Mr Benmoussa also voiced hope that the two-day negotiations (June 18-19), be an opportunity to fulfill an important breakthrough thanks to the good will of all the parties concerned and the support of the United Nations and of friendly-countries.

    A delegation of high-ranking officials will represent Morocco in these talks to be held in Manhasset (New York outskirts) in accordance with a recent resolution of the United Nations Security Council calling for "negotiations without preconditions" between the two parties to solve the three-decade old Sahara dispute.

    The delegation includes Minister of the Interior Chakib Benmoussa, deputy Foreign Minister Taieb Fassi Fihri, deputy Interior Minister Fouad Ali Al Himma, Chairman of the Royal Consultative Council for Saharan Affairs (CORCAS) Khalihenna Ould Errachid, chief of Morocco's intelligence (DGED) Mohamed Yassine Mansouri and Morocco's Ambassador to the U.N El Mostafa Sahel.

    The Kingdom will take part to these talks "in good faith and optimism, spurred on by the will to reach a reconciliation and a final solution to this disagreement, which lasted too long," the minister told the press.

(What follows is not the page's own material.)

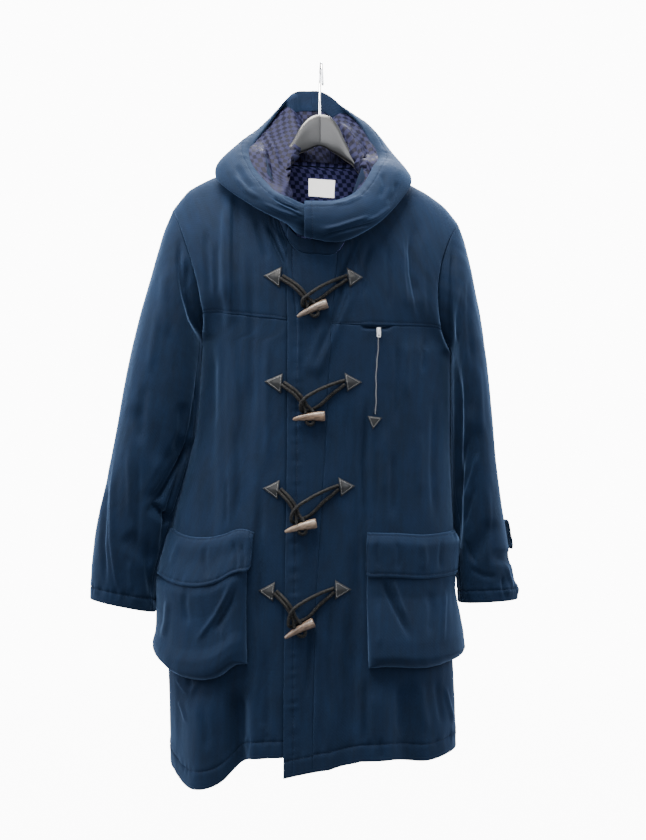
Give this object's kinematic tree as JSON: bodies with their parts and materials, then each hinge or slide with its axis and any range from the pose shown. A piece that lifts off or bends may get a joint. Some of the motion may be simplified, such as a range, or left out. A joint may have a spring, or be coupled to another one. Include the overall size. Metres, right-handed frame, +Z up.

    The United Nations resolution leads the way for a new process aiming to reach a final solution to this regional disagreement, he went on to say, stressing that Morocco is aware that the process has just started.

    As to Moroccan delegation member and chairman of the Royal Consultative Council for Saharan Affairs (CORCAS) Khalihenna Ould Errachid, he considered that the good will of the parties concerned is likely to trigger a "constructive and positive process"." The peoples of the region await such a dialogue and agreement-based process to outstrip disagreements," highlighted Mr. Ould Errachid.

     Talks between Morocco and the separatists have already been held in the past but failed to achieve a solution of the dispute over the former Spanish colony. Spain ceded the Sahara to the North African country in 1975 by virtue of the Madrid Accords, but the Polisario, backed by Algeria, continues to claims independence of the territory.